C’est probablement la fréquentation, durant ses séjours en Angleterre, des grands oratorios de Haendel qui fut à l’origine de l’intérêt porté par Haydn à cette forme ambitieuse. C’est aussi d’Angleterre qu’il ramena le livret de la Création, ultérieurement traduit en Allemand, mais c’est au célèbre Baron von Swieten et ses Associés, qui furent aussi mécènes de Mozart et de Beethoven, qu’on doit le soutien qui permit à Haydn de murir son projet pendant plusieurs années et de le mener à bien. Bien que puisé au cœur du récit biblique, le thème de la création du monde est ici traité dans l’esprit des Lumières et reconnaît la place centrale de l’homme comme aboutissement du projet divin.
La plus grande originalité de la partition réside dans son introduction orchestrale représentant le chaos, que le compositeur avait soigneusement préservée de toute indiscrétion jusqu’au jour de la première exécution de l’œuvre, et qui prend, sous la baguette de Jordi Savall, de savantes couleurs de mystère qui en révèlent à la fois toute l’originalité et toute la science. Outre les éléments très contrastés que toutes les interprétations mettent en évidence, on trouve ici une recherche de timbres, de climats, une élaboration dramatique particulièrement soignée et instruite.
Les mêmes caractéristiques, soin, attention aux détails mais aussi souci de la forme et élaboration dramatique, se retrouvent tout au long de l’enregistrement qui met particulièrement bien en lumière les éléments structurels de la partition : son découpage en trois parties, chacune centrée sur un thème bien précis : les éléments, les animaux, l’homme et le paradis terrestre, et composées chacune d’abord du récit biblique, ensuite d’un commentaire lyrique où apparaissent les airs confiés aux parties solistes, et enfin d’un chœur de louanges.
A tout moment, le chef souligne le rôle primordial de l’orchestre qui est le véritable moteur du récit et qui lance toutes les propositions thématiques de l’œuvre.

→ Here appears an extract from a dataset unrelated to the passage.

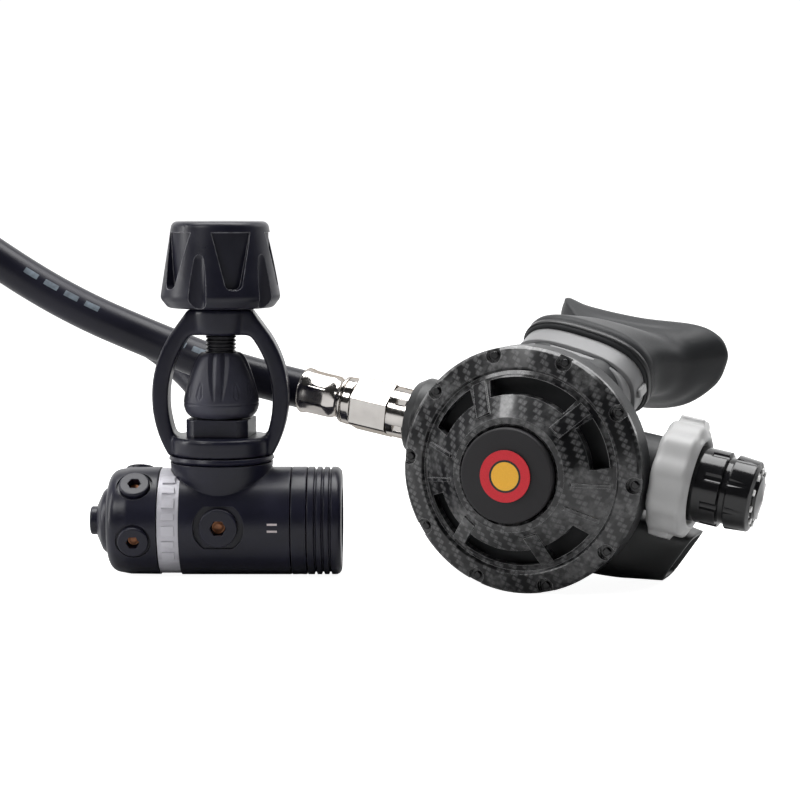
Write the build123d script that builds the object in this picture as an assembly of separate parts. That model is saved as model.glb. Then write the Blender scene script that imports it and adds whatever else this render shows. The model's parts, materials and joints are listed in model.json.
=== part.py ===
"""Scuba regulator set: yoke first stage, low-pressure hose and demand second stage (mm, +Z up).

The set rests on a table.  While it is being built, X = 0, Y = 0 is the axis of the yoke, the
first stage's barrel lies along X, and Z = 0 is the table.  Every node is moved by SET_ORIGIN
when it is written, so that the origin is under the middle of the set.
"""
import os
from math import cos, radians, sin, tan

from build123d import *

# ---------------------------------------------------------------- driving dimensions, first stage
SET_ORIGIN = (67.7, -2.5, 0.0)   # middle of the set in the building frame, on the table
BARREL_R = 18.5                  # body and cap radius
BODY_LEFT = -13.4                # left shoulder of the body, where the trim band starts
BODY_RIGHT = 24.0                # right end of the body
BAND_LEFT = -20.6                # left edge of the trim band
TURRET_LEFT = -38.3
TURRET_RIGHT = -20.9
NECK_R = 11.0                    # neck that the turret turns on
LP_X = -28.6                     # plane of the turret's four low-pressure ports
LP_ANGLES = (-15, 50, 115)       # plugged ports, degrees from the front horizontal, upwards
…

Ces propositions très élaborées sont d’une grande richesse à laquelle le Concert des Nations rend honneur, et à laquelle le chef donne tout sa cohérence.
Le fait d’avoir – à juste titre – mis l’orchestre au centre du projet laisse objectivement moins de place aux solistes, d’ailleurs assez peu sollicités, et enregistrés un petit peu en retrait, comme issus du chœur (ce qui n’est pas du tout le cas). Pas de mise en avant d’une brochette de vedettes, donc, mais une distribution très homogène et de bonne qualité, parfaitement en ligne avec les propositions du chef, et qui contribue à la très grande cohérence de cet enregistrement. Pris individuellement, ces trois solistes sont pourtant ce qu’on pourrait appeler de solides pointures de la jeune génération: la soprano coréenne Yeree Suh a été formée à Berlin et Leipzig, le jeune ténor Tilman Lichdi s’est un peu spécialisé dans le répertoire baroque, et en particulier l’œuvre de Bach quant au jeune baryton bavarois Matthias Winckhler, il s’est déjà abondamment fait remarquer à l’opéra de Hanovre ou même à Salzbourg. Leurs compétences à tous les trois, tant pour ce qui concerne la technique vocale que le style ou la connaissance du répertoire classique sont très solides, et se trouvent ici humblement mises au service du projet du chef.
Il en va de même de l’enthousiasme contenu du chœur de la Capella Reial de Catalunya, à qui revient la tâche de faire les synthèses, de tirer la morale des différents épisodes et de louer le seigneur, l’esprit des lumières n’étant pas opposé ici à une foi bien réelle et assumée.